WHAT NEEDS TO BE DONE
How does the data below read from its first line through the line containing "from FreeCAD import"? Print those lines exactly.

DATA
################
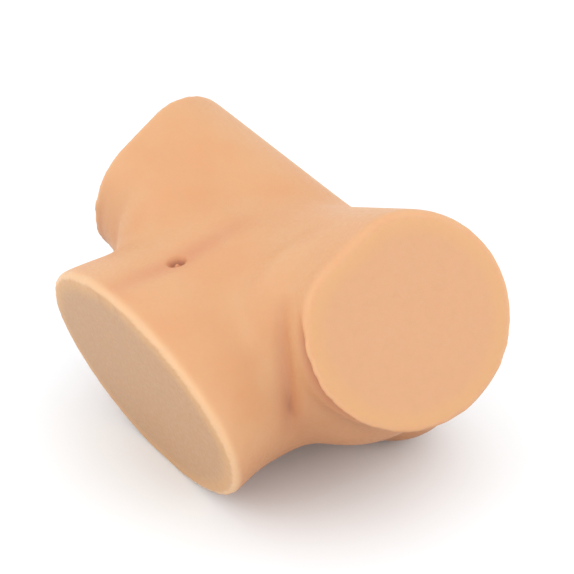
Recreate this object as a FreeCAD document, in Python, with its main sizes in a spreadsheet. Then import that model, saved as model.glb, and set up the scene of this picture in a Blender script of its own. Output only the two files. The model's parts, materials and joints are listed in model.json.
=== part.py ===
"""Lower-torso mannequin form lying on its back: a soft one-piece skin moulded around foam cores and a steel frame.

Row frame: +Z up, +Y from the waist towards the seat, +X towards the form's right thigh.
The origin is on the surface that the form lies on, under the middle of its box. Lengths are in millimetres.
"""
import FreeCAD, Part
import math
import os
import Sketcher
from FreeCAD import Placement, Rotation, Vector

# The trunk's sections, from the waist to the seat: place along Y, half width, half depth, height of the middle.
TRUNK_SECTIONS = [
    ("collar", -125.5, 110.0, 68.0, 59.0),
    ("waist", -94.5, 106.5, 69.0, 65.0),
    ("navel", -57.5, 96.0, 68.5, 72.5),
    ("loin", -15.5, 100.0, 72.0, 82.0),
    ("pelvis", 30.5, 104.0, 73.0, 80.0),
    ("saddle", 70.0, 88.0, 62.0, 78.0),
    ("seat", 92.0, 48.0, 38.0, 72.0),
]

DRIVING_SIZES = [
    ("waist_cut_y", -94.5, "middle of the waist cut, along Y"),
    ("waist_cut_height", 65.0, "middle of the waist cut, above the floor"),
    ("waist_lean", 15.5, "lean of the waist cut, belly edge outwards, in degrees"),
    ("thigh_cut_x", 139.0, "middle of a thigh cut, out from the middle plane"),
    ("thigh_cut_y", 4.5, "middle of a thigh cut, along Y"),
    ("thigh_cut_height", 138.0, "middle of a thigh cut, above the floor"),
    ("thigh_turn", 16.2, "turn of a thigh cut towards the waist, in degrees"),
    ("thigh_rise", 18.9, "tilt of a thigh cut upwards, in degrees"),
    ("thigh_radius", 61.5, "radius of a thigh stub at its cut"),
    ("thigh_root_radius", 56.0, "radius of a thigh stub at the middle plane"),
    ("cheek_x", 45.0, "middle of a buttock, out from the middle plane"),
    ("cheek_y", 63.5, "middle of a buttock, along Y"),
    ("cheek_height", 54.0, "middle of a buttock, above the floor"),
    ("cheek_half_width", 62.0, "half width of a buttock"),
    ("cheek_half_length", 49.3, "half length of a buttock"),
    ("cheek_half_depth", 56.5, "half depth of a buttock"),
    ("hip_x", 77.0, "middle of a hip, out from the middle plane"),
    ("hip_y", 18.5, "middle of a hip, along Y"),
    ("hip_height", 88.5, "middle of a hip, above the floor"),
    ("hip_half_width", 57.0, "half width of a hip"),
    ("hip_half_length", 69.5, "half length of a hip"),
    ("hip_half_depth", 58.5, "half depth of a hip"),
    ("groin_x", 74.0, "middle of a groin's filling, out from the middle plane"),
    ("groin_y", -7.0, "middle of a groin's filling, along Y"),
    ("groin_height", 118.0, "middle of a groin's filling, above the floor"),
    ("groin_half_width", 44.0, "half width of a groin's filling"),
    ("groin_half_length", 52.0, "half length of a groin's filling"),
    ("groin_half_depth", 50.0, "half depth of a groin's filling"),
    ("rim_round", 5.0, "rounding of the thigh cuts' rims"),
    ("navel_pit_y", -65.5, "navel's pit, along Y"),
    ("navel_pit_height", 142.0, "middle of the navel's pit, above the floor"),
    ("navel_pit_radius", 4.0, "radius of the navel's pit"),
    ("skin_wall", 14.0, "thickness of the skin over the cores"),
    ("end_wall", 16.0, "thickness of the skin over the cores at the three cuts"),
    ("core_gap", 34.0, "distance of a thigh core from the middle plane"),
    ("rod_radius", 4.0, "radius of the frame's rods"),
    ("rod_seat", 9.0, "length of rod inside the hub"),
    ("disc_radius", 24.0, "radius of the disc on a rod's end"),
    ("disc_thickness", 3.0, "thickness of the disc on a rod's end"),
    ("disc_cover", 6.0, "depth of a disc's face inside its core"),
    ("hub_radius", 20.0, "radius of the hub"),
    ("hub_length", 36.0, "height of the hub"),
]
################
RESULT OF THE EXERCISE
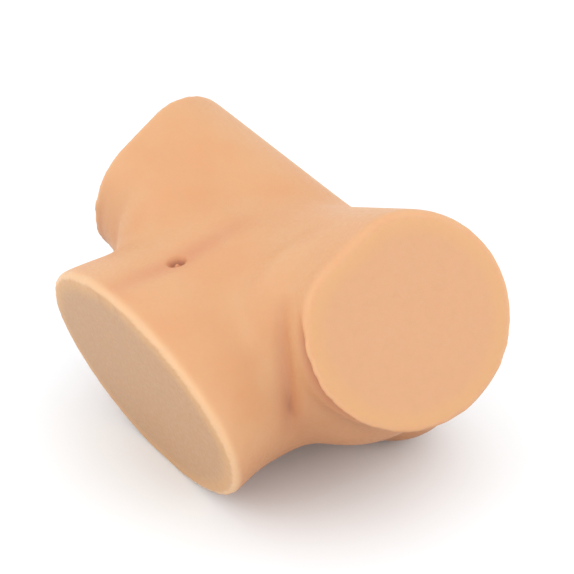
Recreate this object as a FreeCAD document, in Python, with its main sizes in a spreadsheet. Then import that model, saved as model.glb, and set up the scene of this picture in a Blender script of its own. Output only the two files. The model's parts, materials and joints are listed in model.json.
=== part.py ===
"""Lower-torso mannequin form lying on its back: a soft one-piece skin moulded around foam cores and a steel frame.

Row frame: +Z up, +Y from the waist towards the seat, +X towards the form's right thigh.
The origin is on the surface that the form lies on, under the middle of its box. Lengths are in millimetres.
"""
import FreeCAD, Part
import math
import os
import Sketcher
from FreeCAD import Placement, Rotation, Vector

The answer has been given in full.